Homeowners who paid in advance sued, saying they were denied equal protection of the law. In essence, they argued that they were treated differently and unfairly from all those other lot owners who opted to pay in installments.

The state trial and appellate court found for the homeowners, but the Indiana Supreme Court found for the City, saying the City’s decision was rationally related to its legitimate interests in reducing its administrative costs.

The United States Supreme Court reviewed this as a traditional equal protection case. Since there was no suspect classification and no fundamental right at issue, a city’s distinction among taxpayers does not violate the Equal Protection Clause if there is a rational basis for the distinction–if there is any reasonably conceivable state of facts that could provide a rational basis for the classification.

And the Court found it, in a 6 to 3 majority decision.

And what is that rational reason for the difference in treatment?  It is avoiding an administrative burden.  And what is that burden?  Well, for goodness sakes, don’t be so insensitive; the city would have to determine who is owed what and figure out how to refund the money.

Given there were only 38 homeowners involved, one might think a municipality as sophisticated as Indianapolis would somehow be able to meet that crushing administrative burden.

The Court did not appear troubled by the disparity, where some homeowners paid $9,278 for their sewer connections and many other paid far less, some as little $309, or about 30 times less.

At oral argument it was clear that some of the Justices were concerned that this could result in taxpayer claims for refunds under all sorts of public works or amnesty programs.

The dissent clearly appears to have the better of the argument.

First, it noted that the statutory scheme at issue expressly required that the sewer costs are to be “primarily apportioned equally among all abutting lands or lots”. Thirty to one is far from equal.

Secondly, the dissent noted that in 1989 the Court had struck down a local property tax assessment scheme which determined the valuation of homes for tax purposes based on their date of sale, with the result that some homes which sold recently were taxed far more than comparable homes that may have been last sold 20 years before, given the inflation in housing prices over the ensuing decades.

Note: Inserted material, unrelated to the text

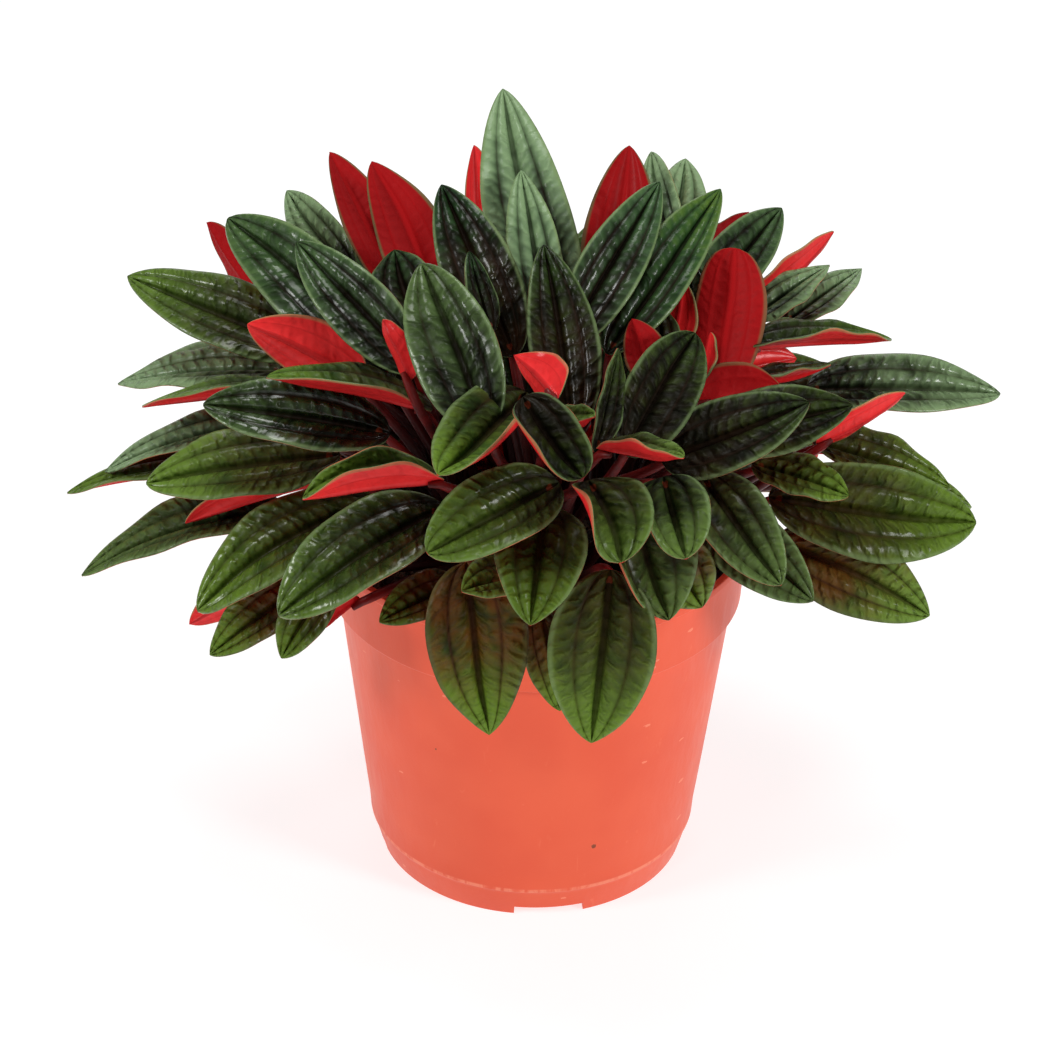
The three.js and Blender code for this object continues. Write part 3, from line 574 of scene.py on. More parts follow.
            def rises(u: Array, v: Array, shape: tuple) -> Array:
                """How far the blades' middle surfaces stand out from their base lines."""
                bow = (rise * length)[shape] * 4 * u * (1 - u)
                return bow + (fold * half)[shape] * OUTLINE.at(u) * v * v

            row = (slice(None), None)
            on_blade = (
                bases[:, None]
                + along[:, None] * (probe_u * length[:, None])[..., None]
                + side[:, None] * (probe_v * half[:, None] * OUTLINE.at(probe_u))[..., None]
                + normal[:, None] * rises(probe_u, probe_v, row)[..., None]
            )
            stalks = STALK.points(STALK.controls(bases, along, roots, hubs, steep), probe_t)
            probes = np.concatenate([on_blade, stalks], axis=1)
            offset = probes[None] - bases[:, None, None]
            share = np.einsum("jipk,jk->jip", offset, along) / length[column]
            u = np.clip(share, *self.inside)
            v = np.einsum("jipk,jk->jip", offset, side) / (half[column] * OUTLINE.at(u) + self.side_margin)
            near = (share >= -self.end_margin) & (share <= 1 + self.end_margin) & (np.abs(v) <= 1)
            height = np.einsum("jipk,jk->jip", offset, normal) - rises(u, v, column)
            face = np.sign(np.where(near, height, 0).sum(axis=2))
            face[face == 0] = 1
            lack = np.where(near, clearance[..., None] - face[..., None] * height, -np.inf)
            worst = lack.argmax(axis=2)
            lack = np.take_along_axis(lack, worst[..., None], 2)[..., 0]
            at = np.take_along_axis(u, worst[..., None], 2)[..., 0]
            apart = np.linalg.norm(bases[:, None] - bases[None], axis=2)
            active = (lack > 0) & (apart <= self.reach) & ~np.eye(len(leaves), dtype=bool)
            base, tip = base_share[worst], tip_share[worst]
            weight = base**2 + tip**2 + (1 - at) ** 2 + at**2
            push = np.where(active, face * np.minimum(lack, self.step) * self.share / weight, 0)
            facing = normal @ VIEW_TOWARD
            faces = np.abs(facing) > self.facing_limit
            way = np.where(faces[:, None], VIEW_TOWARD / np.where(faces, facing, 1)[:, None], normal)
            base_move = (push * base).T @ way - (push * (1 - at)).sum(1)[:, None] * way
            tip_move = (push * tip).T @ way - (push * at).sum(1)[:, None] * way
            bases = bases + self.clamped(base_move)
            tips = tips + self.clamped(tip_move)
        for leaf, tip, base in zip(leaves, tips, bases):
            leaf.tip, leaf.base = tip, base

    def clamped(self, moves: Array) -> Array:
        """Moves no longer than a step."""
        length = np.linalg.norm(moves, axis=1, keepdims=True)
        return moves * np.minimum(1, self.step / np.maximum(length, 1e-12))


@dataclass(frozen=True)
class Tint:
    """How far a leaf's green leans to lime, to a pale painted sheen and to brown, each from 0 to 1."""

    lime: float
    painted_sheen: float
    brown: float


class LeafTone(Enum):
    """The greens of the leaves, by their age and place, with a painted sheen on the pale ones; on the red
    lower faces, painted shade on the shaded ones and painted light on the lit ones.
    """

    DARK = Tint(0.05, 0.0, 0.1)
    DEEP = Tint(0.3, 0.1, 0.0)
    MID = Tint(0.6, 0.05, 0.05)
    FRESH = Tint(0.9, 0.0, 0.2)
    # Painted sheen: the pale leaves carry a pale whitish-green haze where light glances off them
    PALE = Tint(0.55, 0.9, 0.0)
    BROWNED = Tint(0.85, 0.0, 0.8)
    # Painted shade: a darker red on the lower faces that lie in shade
    WINE = Tint(0.0, 0.0, 0.65)
    # Painted light: a brighter red on the lower faces that the lamps light and shine through
    SCARLET = Tint(0.9, 0.0, 0.0)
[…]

And the dissent noted that the majority’s argument that this is very similar to an amnesty program missed the point, since amnesty programs are directed toward enticing those who may never pay what they owe to come forward and pay, and is not justified by administrative convenience.

As the dissent observed: the desire to avoid administrative hassle and fiscal challenges (i.e. repaying money it already spent) does not justify gross disparity in tax treatment, and such gross disparity is irrational, triggering an Equal Protection violation.

Unfortunately, the lesson drawn from this case may be that if it is only money at issue, it may be hard for a government to be found to be so irrational as to be unconstitutional under the Equal Protection Clause. That may be welcome news to governments, but it is decidedly not welcome news to taxpayers.